The exercise: Write out exactly the lines from the line with "if empty is" through the line with "in imported if", including both, and nothing more.

Information shown:

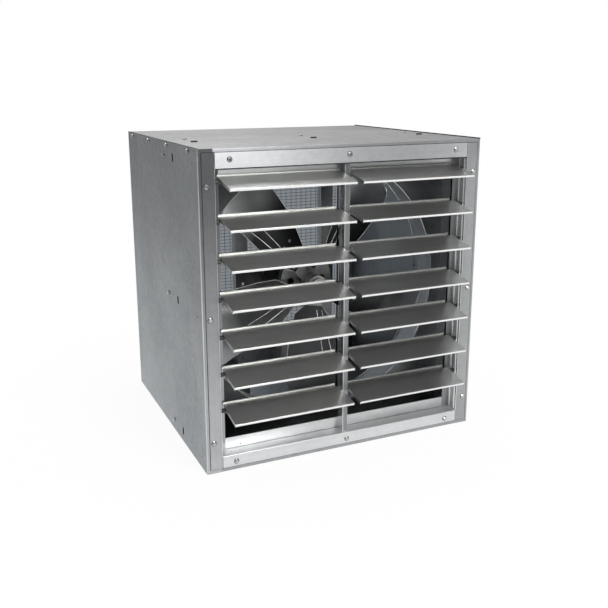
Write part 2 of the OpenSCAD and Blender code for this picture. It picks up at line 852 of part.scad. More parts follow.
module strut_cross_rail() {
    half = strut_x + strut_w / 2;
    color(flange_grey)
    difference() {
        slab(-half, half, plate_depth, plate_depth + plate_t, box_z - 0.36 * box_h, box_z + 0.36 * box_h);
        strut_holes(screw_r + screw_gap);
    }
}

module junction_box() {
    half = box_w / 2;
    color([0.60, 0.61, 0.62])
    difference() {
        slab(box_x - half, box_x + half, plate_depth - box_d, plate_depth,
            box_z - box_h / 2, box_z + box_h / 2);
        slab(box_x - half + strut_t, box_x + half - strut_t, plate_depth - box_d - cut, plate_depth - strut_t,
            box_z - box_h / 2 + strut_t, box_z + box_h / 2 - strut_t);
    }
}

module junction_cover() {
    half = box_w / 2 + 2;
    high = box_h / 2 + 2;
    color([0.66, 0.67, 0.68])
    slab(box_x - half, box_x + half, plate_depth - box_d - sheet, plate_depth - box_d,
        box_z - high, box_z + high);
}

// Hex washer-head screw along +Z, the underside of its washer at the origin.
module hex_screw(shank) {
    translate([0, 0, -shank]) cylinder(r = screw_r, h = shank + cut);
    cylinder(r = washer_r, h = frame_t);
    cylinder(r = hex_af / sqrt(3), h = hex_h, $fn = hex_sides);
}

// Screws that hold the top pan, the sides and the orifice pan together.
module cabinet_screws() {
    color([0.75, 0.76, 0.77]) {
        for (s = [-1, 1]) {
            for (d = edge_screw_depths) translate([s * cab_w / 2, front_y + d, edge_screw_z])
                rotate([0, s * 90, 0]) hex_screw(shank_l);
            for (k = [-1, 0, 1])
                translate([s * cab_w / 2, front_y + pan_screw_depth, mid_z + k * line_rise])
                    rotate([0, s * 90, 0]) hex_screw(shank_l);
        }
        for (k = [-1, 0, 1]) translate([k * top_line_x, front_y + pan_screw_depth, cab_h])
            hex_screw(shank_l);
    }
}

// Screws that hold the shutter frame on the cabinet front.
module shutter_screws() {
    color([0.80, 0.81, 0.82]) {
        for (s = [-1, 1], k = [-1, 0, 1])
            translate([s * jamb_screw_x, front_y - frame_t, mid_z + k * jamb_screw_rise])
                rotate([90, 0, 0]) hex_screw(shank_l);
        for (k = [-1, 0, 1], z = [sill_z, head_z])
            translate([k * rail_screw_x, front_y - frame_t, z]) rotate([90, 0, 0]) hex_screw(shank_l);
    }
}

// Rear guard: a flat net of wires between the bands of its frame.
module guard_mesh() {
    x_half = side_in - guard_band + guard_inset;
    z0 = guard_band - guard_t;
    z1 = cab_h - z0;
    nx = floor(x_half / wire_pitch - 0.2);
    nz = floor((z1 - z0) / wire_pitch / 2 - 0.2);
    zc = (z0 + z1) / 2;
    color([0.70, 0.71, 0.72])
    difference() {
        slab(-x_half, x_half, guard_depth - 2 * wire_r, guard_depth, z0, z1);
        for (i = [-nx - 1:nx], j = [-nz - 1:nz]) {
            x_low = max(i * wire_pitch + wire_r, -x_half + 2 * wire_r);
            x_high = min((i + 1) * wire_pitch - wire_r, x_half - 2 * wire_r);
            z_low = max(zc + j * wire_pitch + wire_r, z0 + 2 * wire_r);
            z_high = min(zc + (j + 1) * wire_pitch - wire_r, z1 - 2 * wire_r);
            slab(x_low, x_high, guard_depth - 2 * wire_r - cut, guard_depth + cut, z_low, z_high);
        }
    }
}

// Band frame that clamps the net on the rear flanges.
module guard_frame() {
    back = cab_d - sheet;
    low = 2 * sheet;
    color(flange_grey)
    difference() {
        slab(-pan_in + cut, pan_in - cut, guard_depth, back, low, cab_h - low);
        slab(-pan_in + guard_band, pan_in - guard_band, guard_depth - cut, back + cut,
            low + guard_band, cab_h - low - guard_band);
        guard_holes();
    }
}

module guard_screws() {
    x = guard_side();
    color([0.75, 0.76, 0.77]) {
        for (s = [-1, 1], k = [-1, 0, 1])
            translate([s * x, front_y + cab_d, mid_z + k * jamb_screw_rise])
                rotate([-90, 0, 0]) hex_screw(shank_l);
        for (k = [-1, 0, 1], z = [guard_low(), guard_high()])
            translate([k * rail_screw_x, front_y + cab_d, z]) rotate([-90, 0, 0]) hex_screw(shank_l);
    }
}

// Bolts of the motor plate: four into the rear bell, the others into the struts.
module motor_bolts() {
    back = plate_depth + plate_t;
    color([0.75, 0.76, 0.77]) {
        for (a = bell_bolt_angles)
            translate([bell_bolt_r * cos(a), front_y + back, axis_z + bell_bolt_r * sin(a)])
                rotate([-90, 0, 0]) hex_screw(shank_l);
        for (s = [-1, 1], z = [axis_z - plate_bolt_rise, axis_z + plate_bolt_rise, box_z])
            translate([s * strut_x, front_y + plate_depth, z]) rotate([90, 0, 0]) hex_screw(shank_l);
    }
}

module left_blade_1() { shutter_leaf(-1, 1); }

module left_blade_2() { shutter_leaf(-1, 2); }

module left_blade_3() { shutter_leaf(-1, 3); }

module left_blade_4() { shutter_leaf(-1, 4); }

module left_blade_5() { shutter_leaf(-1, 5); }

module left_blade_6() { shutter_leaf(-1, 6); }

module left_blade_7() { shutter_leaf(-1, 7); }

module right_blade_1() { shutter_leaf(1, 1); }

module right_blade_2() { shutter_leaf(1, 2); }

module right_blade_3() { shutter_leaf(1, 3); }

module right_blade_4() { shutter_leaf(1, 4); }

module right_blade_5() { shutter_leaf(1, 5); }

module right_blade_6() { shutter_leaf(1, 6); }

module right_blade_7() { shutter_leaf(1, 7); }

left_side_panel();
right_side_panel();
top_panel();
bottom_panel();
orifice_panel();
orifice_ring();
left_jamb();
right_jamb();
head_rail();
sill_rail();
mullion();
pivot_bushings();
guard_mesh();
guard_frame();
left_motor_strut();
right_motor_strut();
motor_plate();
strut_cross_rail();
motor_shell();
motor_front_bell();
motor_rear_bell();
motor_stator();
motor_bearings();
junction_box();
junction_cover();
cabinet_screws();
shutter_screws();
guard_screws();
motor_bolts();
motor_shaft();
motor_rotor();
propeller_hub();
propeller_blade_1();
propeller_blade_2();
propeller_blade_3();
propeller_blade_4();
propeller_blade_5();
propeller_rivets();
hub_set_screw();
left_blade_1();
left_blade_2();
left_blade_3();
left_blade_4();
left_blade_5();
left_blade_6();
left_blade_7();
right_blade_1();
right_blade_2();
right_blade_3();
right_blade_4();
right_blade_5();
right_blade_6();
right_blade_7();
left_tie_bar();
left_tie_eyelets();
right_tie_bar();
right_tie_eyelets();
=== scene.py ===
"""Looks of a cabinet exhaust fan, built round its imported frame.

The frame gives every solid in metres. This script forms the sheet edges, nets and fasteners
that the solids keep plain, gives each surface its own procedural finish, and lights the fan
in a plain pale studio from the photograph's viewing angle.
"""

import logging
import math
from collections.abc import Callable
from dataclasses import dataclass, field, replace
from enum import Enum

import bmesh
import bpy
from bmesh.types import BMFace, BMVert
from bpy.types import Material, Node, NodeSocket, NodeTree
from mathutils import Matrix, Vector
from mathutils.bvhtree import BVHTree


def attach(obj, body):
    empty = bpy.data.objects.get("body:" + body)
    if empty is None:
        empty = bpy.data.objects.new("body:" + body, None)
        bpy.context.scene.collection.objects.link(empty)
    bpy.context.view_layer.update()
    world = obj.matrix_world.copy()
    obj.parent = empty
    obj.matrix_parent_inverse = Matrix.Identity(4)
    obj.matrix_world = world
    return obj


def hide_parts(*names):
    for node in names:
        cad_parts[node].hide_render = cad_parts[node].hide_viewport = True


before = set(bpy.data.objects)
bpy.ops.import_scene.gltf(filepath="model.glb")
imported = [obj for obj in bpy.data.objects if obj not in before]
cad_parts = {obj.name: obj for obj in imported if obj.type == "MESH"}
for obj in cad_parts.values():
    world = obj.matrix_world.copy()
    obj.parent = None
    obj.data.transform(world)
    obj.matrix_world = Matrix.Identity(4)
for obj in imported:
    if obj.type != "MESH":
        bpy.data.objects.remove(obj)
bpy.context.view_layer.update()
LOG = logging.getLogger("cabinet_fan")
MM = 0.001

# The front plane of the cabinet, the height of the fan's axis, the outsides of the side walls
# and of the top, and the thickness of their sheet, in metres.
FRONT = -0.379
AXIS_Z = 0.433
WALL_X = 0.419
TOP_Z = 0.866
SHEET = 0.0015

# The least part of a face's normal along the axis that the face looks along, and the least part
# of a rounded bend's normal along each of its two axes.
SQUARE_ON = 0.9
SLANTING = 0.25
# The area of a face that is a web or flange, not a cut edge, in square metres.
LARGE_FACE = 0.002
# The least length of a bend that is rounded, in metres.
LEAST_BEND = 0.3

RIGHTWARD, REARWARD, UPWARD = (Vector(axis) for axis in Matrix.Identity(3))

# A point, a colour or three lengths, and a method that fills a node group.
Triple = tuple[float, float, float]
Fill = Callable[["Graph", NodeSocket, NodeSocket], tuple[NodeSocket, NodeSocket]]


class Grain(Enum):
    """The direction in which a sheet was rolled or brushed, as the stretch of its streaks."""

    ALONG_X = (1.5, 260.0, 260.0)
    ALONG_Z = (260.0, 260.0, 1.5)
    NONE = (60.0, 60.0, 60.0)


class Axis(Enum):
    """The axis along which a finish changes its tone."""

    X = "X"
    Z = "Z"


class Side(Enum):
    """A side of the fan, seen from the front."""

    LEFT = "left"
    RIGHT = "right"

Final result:
    if empty is None:
        empty = bpy.data.objects.new("body:" + body, None)
        bpy.context.scene.collection.objects.link(empty)
    bpy.context.view_layer.update()
    world = obj.matrix_world.copy()
    obj.parent = empty
    obj.matrix_parent_inverse = Matrix.Identity(4)
    obj.matrix_world = world
    return obj


def hide_parts(*names):
    for node in names:
        cad_parts[node].hide_render = cad_parts[node].hide_viewport = True


before = set(bpy.data.objects)
bpy.ops.import_scene.gltf(filepath="model.glb")
imported = [obj for obj in bpy.data.objects if obj not in before]
cad_parts = {obj.name: obj for obj in imported if obj.type == "MESH"}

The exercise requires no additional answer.